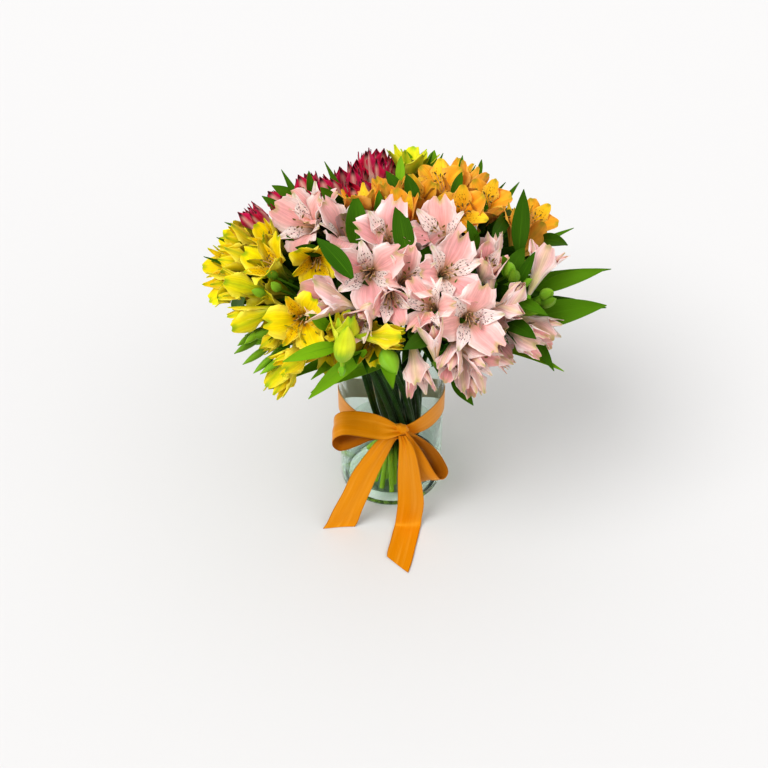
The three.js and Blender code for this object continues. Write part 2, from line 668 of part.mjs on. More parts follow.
/** A flat strip through sections of [middle, across, width]; a closed one joins its ends. */
function strip(sections, closed = false) {
  const shape = new Shape();
  const count = sections.length;
  const rings = sections.map(([middle, across, width], i) => {
    const before = sections[closed ? (i + count - 1) % count : Math.max(i - 1, 0)][0];
    const after = sections[closed ? (i + 1) % count : Math.min(i + 1, count - 1)][0];
    const along = vec(...after).sub(vec(...before)).normalize();
    const wide = vec(...across).normalize();
    const normal = along.clone().cross(wide).normalize();
    const corner = (a, n) => shape.add(vec(...middle).addScaledVector(wide, (a * width) / 2)
      .addScaledVector(normal, (n * RIBBON.thickness) / 2));
    return [corner(-1, -1), corner(1, -1), corner(1, 1), corner(-1, 1)];
  });
  const stretches = closed ? count : count - 1;
  for (let i = 0; i < stretches; i += 1) {
    const [from, to] = [rings[i], rings[(i + 1) % count]];
    // Both broad faces are split along the same diagonal, so that a twisted stretch stays apart.
    [[0, 1], [1, 2]].forEach(([a, b]) => {
      shape.face(from[a], from[b], to[b]);
      shape.face(from[a], to[b], to[a]);
    });
    [[2, 3], [3, 0]].forEach(([a, b]) => {
      shape.face(from[a], from[b], to[a]);
      shape.face(from[b], to[b], to[a]);
    });
  }
  if (!closed) {
    const [first, last] = [rings[0], rings[count - 1]];
    shape.face(first[0], first[2], first[1]);
    shape.face(first[0], first[3], first[2]);
    shape.face(last[0], last[1], last[2]);
    shape.face(last[0], last[2], last[3]);
  }
  return shape;
}

/** The band round the vase, higher in front than behind and gathered in at the knot. */
function ribbonBand() {
  const sections = Array.from({ length: VASE.facets }, (_, k) => {
    const angle = (2 * Math.PI * k) / VASE.facets;
    const [x, y] = [Math.cos(angle), Math.sin(angle)];
    const height = RIBBON.middle - RIBBON.lean * y + RIBBON.saddle * (2 * y * y - 1);
    const aside = (degrees(Math.atan2(x, -y)) - RIBBON.pinchMiddle) / RIBBON.pinchSpread;
    const width = RIBBON.width - RIBBON.pinch * Math.exp(-aside * aside);
    return [[BAND_RADIUS * x, BAND_RADIUS * y, height], [0, 0, 1], width];
  });
  return strip(sections, true);
}

const LEFT_LOOP = [
  [[8, -56, 110.5], [0, 0.6, 0.8], 7], [[-5, -57.8, 112.5], [0, 0.8, 0.6], 14],
  [[-18, -57.8, 114.5], [0, 0.92, 0.39], 20], [[-30, -55.5, 106.5], [0, 0.95, 0.3], 23],
  [[-40, -54.5, 101], [0, 0.95, 0.3], 24], [[-48, -54, 99.5], [0, 0.95, 0.3], 25],
  [[-53.3, -54, 105.5], [0, 0.95, 0.3], 25], [[-52.5, -54.5, 114], [0, 0.95, 0.3], 25],
  [[-47, -55, 119.5], [0, 0.96, 0.28], 25], [[-40, -56, 121.5], [0, 0.96, 0.28], 25],
  [[-30, -56.5, 121], [0, 0.93, 0.37], 25], [[-18, -59, 120.8], [0, 0.87, 0.5], 24],
  [[-6, -59.7, 118], [0, 0.7, 0.71], 20], [[3, -58.5, 115], [0, 0.65, 0.76], 12],
  [[9, -57, 113], [0, 0.6, 0.8], 7],
];
const RIGHT_ACROSS = [0.8, -0.3, 0.52];
const RIGHT_LOOP = [
  [[12, -56, 110], RIGHT_ACROSS, 7], [[23.6, -53, 94], RIGHT_ACROSS, 18],
  [[32.7, -51.4, 79.2], RIGHT_ACROSS, 24], [[40.4, -50.5, 61.7], RIGHT_ACROSS, 25],
  [[43.5, -52.5, 51.5], RIGHT_ACROSS, 25], [[41, -56.5, 47.5], RIGHT_ACROSS, 25],
  [[35.8, -59, 48], RIGHT_ACROSS, 25], [[29.5, -60.2, 59], RIGHT_ACROSS, 25],
  [[21, -60.4, 80], RIGHT_ACROSS, 24], [[16.4, -59.6, 98], RIGHT_ACROSS, 15],
  [[12, -57.6, 110.5], RIGHT_ACROSS, 7],
];
const RIGHT_TAIL = [
  [[9.6, -60.2, 109.3], [1, 0, 0], 7], [[12.5, -66, 104], [1, 0, 0], 11],
  [[14.5, -68.8, 92], [1, 0, 0], 16], [[16.2, -69.6, 66.5], [1, 0, 0], 21],
  [[18.4, -70.3, 31], [1, 0, 0], 25], [[16.9, -71.2, 9], [1, 0, 0], 25],
  [[15.8, -75, 1.6], [1, -0.08, 0], 25], [[13.8, -84, 0.7], [1, -0.16, 0], 25],
  [[9.6, -104, 0.7], [1, -0.3, 0], 25], [[5.5, -122.5, 0.7], [0.72, -0.7, 0], 27.5],
];
const LEFT_TAIL = [
  [[5.2, -57.6, 105.6], [1, 0, -0.3], 8], [[-4.8, -58.6, 101.5], [0.95, 0.1, 0], 17],
  [[-15, -60.6, 82.6], [0.95, 0.06, -0.05], 21], [[-24.7, -64, 63.8], [0.95, 0.04, -0.05], 25],
  [[-33, -68, 42], [0.97, 0.03, -0.03], 26], [[-41.5, -72, 22], [1, 0.02, 0], 28],
  [[-47, -74.5, 7], [1, 0.06, 0], 30], [[-50.5, -76.5, 0.8], [1, 0.08, 0], 31],
];

function bow() {
  const knot = new THREE.SphereGeometry(1, ...KNOT.facets).scale(...KNOT.size)
    .translate(...KNOT.middle);
  return geometryOf(fuse([solidOf(knot), strip(LEFT_LOOP).solid(), strip(RIGHT_LOOP).solid()]));
}

// ---------------------------------------------------------------- the bouquet

const group = new THREE.Group();
const blooms = placeBlooms();
const stems = placeStems(blooms);

group.add(node('vase', vase(), COLOURS.glass, 0.05));
group.add(node('water', water(stems), COLOURS.water, 0.02));
SPRAYS.forEach(({ name }, index) => {
  const own = blooms.filter((bloom) => bloom.spray === index);
  const colour = COLOURS[name.split('_')[0]];
  group.add(node(`stem_${name}`, leafyStem(stems[index], name), COLOURS.leaf, 0.5));
  group.add(node(`head_${name}`, flowerHead(stems[index], own, blooms), colour, 0.55));
});
group.add(node('ribbon_band', geometryOf(ribbonBand().solid()), COLOURS.ribbon, 0.4));
group.add(node('ribbon_bow', bow(), COLOURS.ribbon, 0.4));
group.add(node('ribbon_tail_left', geometryOf(strip(LEFT_TAIL).solid()), COLOURS.ribbon, 0.4));
group.add(node('ribbon_tail_right', geometryOf(strip(RIGHT_TAIL).solid()), COLOURS.ribbon, 0.4));

export default group;
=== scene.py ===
"""Dresses a hand-tied bunch of alstroemeria: petals, leaves, stems, glass, water and satin ribbon.

Lengths are millimetres until a mesh is finished, when it is scaled to metres. +Z is up, the origin is the
middle of the vase's underside, and the bow faces -Y.
"""

import logging
from dataclasses import dataclass, field
from enum import Enum
from math import atan2, cos, degrees, exp, hypot, inf, pi, radians, sin, tan, tanh
from typing import Callable, Sequence

import bmesh
import bpy
from bmesh.types import BMFace, BMVert
from bpy.types import Material, Mesh, Node, NodeSocket, NodeTree, Object
from mathutils import Matrix, Quaternion, Vector


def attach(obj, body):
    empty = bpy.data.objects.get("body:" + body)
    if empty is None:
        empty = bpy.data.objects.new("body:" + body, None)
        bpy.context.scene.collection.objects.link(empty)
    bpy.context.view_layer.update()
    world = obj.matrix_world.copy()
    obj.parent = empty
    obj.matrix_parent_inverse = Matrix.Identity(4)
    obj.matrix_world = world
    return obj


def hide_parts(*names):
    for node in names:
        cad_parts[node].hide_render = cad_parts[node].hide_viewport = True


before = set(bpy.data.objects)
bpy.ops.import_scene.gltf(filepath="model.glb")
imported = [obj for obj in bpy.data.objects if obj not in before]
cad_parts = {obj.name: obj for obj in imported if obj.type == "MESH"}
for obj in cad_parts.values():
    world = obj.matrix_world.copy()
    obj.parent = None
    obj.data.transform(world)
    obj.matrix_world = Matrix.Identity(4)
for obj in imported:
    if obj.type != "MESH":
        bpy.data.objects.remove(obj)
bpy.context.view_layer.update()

log = logging.getLogger("bouquet")

MM = 0.001
WELD = 1e-3
UP = Vector((0, 0, 1))

Pair = tuple[float, float]
Triple = tuple[float, float, float]
Vectors = tuple[Vector, Vector, Vector]
Place = Callable[[float, float], Vector]


# ---------------------------------------------------------------- driving dimensions

GAP = 0.3
HEAD = Vector((0, 0, 250))
DOME = Vector((160, 135, 78))
DOME_REACH = 0.95
FOCUS = Vector((0, 0, 180))
CUP = 0.22


@dataclass(frozen=True)
class VaseSize:
    """The glass cylinder and its water."""

    radius: float = 50
    height: float = 180
    wall: float = 3
    bottom: float = 12
    foot: float = 46
    bevel: float = 1.5
    water: float = 55


@dataclass(frozen=True)
class StemPlan:
    """How the stems run from the vase's bottom, through the waist of the bunch, to their hubs."""

    radius: float = 2.5
    foot: float = 12.3
    waist: Vector = field(default_factory=lambda: Vector((12, -6, 64)))
    share: float = 0.16
    twist: float = 65
    spacing: float = 6.1
    low_spread: float = 2.1
    low_height: float = 118
    high_spread: float = 0.25
    high_height: float = 190
    foot_middle: Vector = field(default_factory=lambda: Vector((-6, -6, 12.3)))
    foot_spread: float = 1.8
    foot_twist: float = 55
    hub_depth: float = 30
    hub_height: float = 6
    hub_heart: float = 0.6
    lead_steps: int = 4


VASE = VaseSize()
STEM = StemPlan()


class BloomKind(Enum):
    """How far a bloom has opened."""

    OPEN = "open"
    TRUMPET = "trumpet"
    SLIM = "slim"
    BUD = "bud"


@dataclass(frozen=True)
class BloomForm:
    """The sizes of one kind of bloom. A section is (share of the blade's length, share of its width)."""

    tepals: int
    size: float
    throat_radius: float
    throat_height: float
    throat_turn: float
    blade: float
    flare: float
    outer_width: float
    inner_width: float
    outer: tuple[Pair, ...] = ()
    inner: tuple[Pair, ...] = ()


FORMS = {
    BloomKind.OPEN: BloomForm(6, 30, 6.2, 17, 22, 33, 84, 24, 14, ((0.42, 0.86), (0.8, 0.86)), ((0.62, 1),)),
    BloomKind.TRUMPET: BloomForm(6, 19, 5.6, 18, 14, 30, 46, 15, 9, ((0.62, 1),)),
    BloomKind.SLIM: BloomForm(3, 9, 5.5, 26, 6, 18, 12, 10, 10),
}
BUD_SIZE = 5
BUD_RADIUS = 4.4
BUD_LENGTH = 22
MOUTH_HEIGHT = 36
INNER_FLARE = 0.82
RIB_STEPS = 8
RIB_CURL = 0.9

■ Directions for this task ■
Repeat the span of lines that opens with the line holding "const group = new THREE.Group();" and closes with the line holding "bpy.context.scene.collection.objects.link(empty)", exactly as it stands.

■ Task output ■
const group = new THREE.Group();
const blooms = placeBlooms();
const stems = placeStems(blooms);

group.add(node('vase', vase(), COLOURS.glass, 0.05));
group.add(node('water', water(stems), COLOURS.water, 0.02));
SPRAYS.forEach(({ name }, index) => {
  const own = blooms.filter((bloom) => bloom.spray === index);
  const colour = COLOURS[name.split('_')[0]];
  group.add(node(`stem_${name}`, leafyStem(stems[index], name), COLOURS.leaf, 0.5));
  group.add(node(`head_${name}`, flowerHead(stems[index], own, blooms), colour, 0.55));
});
group.add(node('ribbon_band', geometryOf(ribbonBand().solid()), COLOURS.ribbon, 0.4));
group.add(node('ribbon_bow', bow(), COLOURS.ribbon, 0.4));
group.add(node('ribbon_tail_left', geometryOf(strip(LEFT_TAIL).solid()), COLOURS.ribbon, 0.4));
group.add(node('ribbon_tail_right', geometryOf(strip(RIGHT_TAIL).solid()), COLOURS.ribbon, 0.4));

export default group;
=== scene.py ===
"""Dresses a hand-tied bunch of alstroemeria: petals, leaves, stems, glass, water and satin ribbon.

Lengths are millimetres until a mesh is finished, when it is scaled to metres. +Z is up, the origin is the
middle of the vase's underside, and the bow faces -Y.
"""

import logging
from dataclasses import dataclass, field
from enum import Enum
from math import atan2, cos, degrees, exp, hypot, inf, pi, radians, sin, tan, tanh
from typing import Callable, Sequence

import bmesh
import bpy
from bmesh.types import BMFace, BMVert
from bpy.types import Material, Mesh, Node, NodeSocket, NodeTree, Object
from mathutils import Matrix, Quaternion, Vector


def attach(obj, body):
    empty = bpy.data.objects.get("body:" + body)
    if empty is None:
        empty = bpy.data.objects.new("body:" + body, None)
        bpy.context.scene.collection.objects.link(empty)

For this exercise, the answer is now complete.